Articles

Vol. 43 No. 3 (2021)

Authoritarian meritocracy: An outline of the model and its legitimisation on the example of China

Pages: 245-258

PDF (Język Polski)

Abstract

The article analyses the model of authoritarian meritocracy and its legitimisation on the example of the Chinese People’s Republic. The discussed model is based on three principles: 1. power is exercised by a monoparticle elite that legitimises its position on the basis of moral and substantive criteria; 2. patriarchal and anti-democratic governance; 3. the authorities’ policy aims to meet the material needs of citizens, but without granting them political rights.

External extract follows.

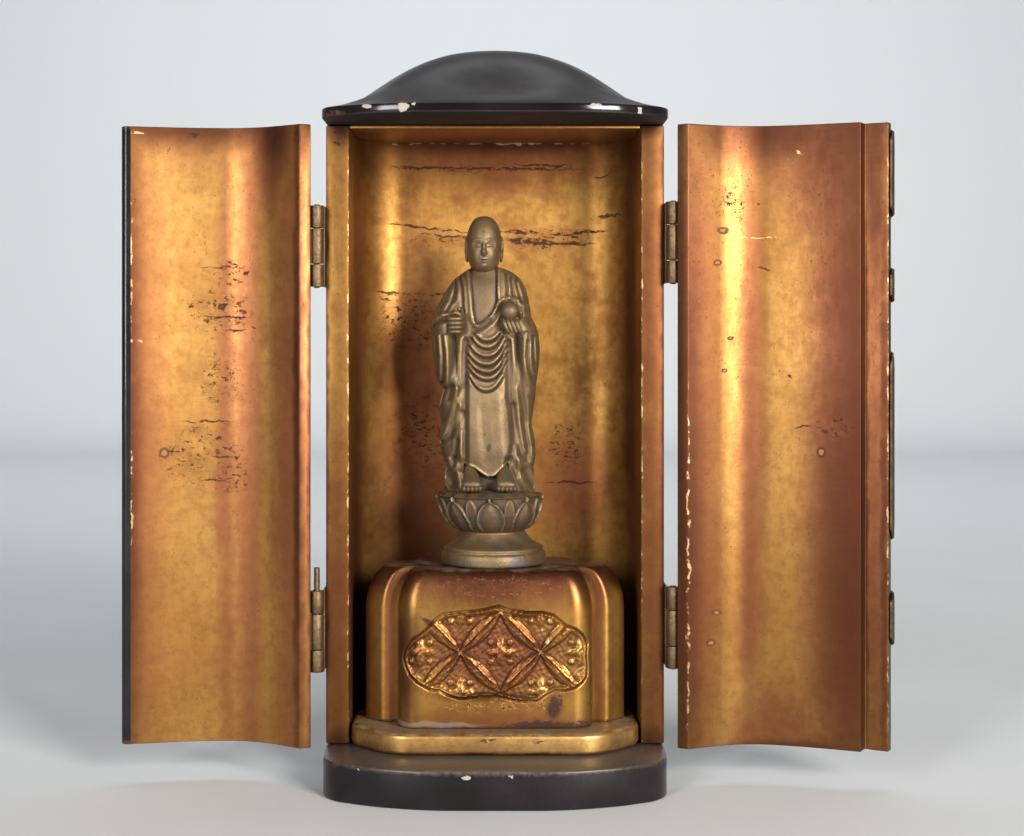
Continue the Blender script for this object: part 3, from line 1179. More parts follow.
pedestal.data.materials.append(
    carved_gold(
        "pedestal gilding",
        cracks=(
            ((18.6, -14, 26.2), (2.6, 4, 5.6), 12),
            ((12, -14.2, 19.9), (12, 3, 2.0), -3),
            ((27, -12, 20), (9, 7, 1.6), -3),
            ((-21.6, -14, 52.6), (2.2, 4, 0.8), 28),
            ((0, -14.2, 19.2), (34, 3, 0.5), 0),
            ((-37, -5, 19.2), (9, 12, 0.5), 0),
        ),
        stains=(
            ((0, -14, 26), (26, 4, 3), 0), ((0, -14, 63), (26, 5, 4), 0), ((0, -14, 42), (30, 5, 14), 0),
        ),
        dim=(
            ((0, -10, 64), (60, 12, 14), 0), ((-32.5, -4, 45), (3, 8, 60), 0),
            ((32.5, -4, 45), (3, 8, 60), 0), ((0, -14, 42), (36, 8, 19), 0), ((0, -14, 20), (40, 8, 8), 0),
            ((0, 6, 66), (60, 60, 7), 0), ((-40, 4, 50), (6, 14, 60), 0), ((0, -14, 60), (22, 4, 4), 0),
        ),
        burnt=(
            ((0, 6, 67.6), (90, 90, 16), 0), ((18.4, -14, 25.4), (3.6, 4, 6), 10),
            ((18, -12, 19.6), (22, 12, 2.6), 0), ((-27, -13, 40), (6, 6, 34), 0),
            ((0, -14, 29), (26, 4, 2.2), 0), ((-20.6, -14, 52), (2.6, 4, 1.6), 28),
            ((-38, 2, 64), (10, 14, 7), 0), ((38, 2, 64), (10, 14, 7), 0),
        ),
        bright=(((15.8, -15, 47), (1.0, 4, 4.4), -20), ((16.6, -15, 42.4), (2.2, 4, 0.8), -20),
                ((-14, -15, 44.4), (3.2, 4, 0.6), 12)),
        dust=(((0, 6, 69.2), (70, 70, 2.6), 0), ((-20, -21, 20), (24, 30, 1.2), 0)),
        deep=0.6,
        shade=0.84,
        green=1.3,
        blue=1.3,
        sheen=(0.29, 0.36),
    )
)
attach(pedestal, "case")
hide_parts("pedestal_body")


# The figure. A monk on a lotus, cast in bronze in one with it and finished with a chisel; it leans a
# little to its right. The staff is missing from its fist, and the jewel lies in its other hand.

FIGURE_FOOT, FIGURE_AXIS = 67.9, 6.05


def between(height, stations, soften=0.9):
    """The value at each height, on a line through (value, height) stations with its corners eased."""
    places = np.array(stations, dtype=float)
    places = places[np.argsort(places[:, 1])]
    found = 0
    for shift, weight in ((-1.6, 1), (-0.8, 2), (0, 3), (0.8, 2), (1.6, 1)):
        found = found + weight / 9 * np.interp(height + shift * soften, places[:, 1], places[:, 0])
    return found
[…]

The Communist Party of China in its official narrative, on the one hand, refers to the assumptions of Maoism, but on the other hand, to a much greater extent — especially in the field of economic cases and the operation of the administrative apparatus — to the Confucian tradition. The model of authoritarian meritocracy in China should be treated as an ongoing experiment, whose final shape has a much more local nature than universal one, which it tries to claim. Nevertheless, the economic success and rapid modernization progress of the “Central State” undermined the theses formulated in the West after 1989 that economic development must be accompanied by the implementation of liberal democracy principles. For this reason, the Chinese authoritarian meritocracy may be perceived as a real alternative to the existing hegemonic vision of the West — the need to combine a free market economy with political freedoms and autonomy of individuals.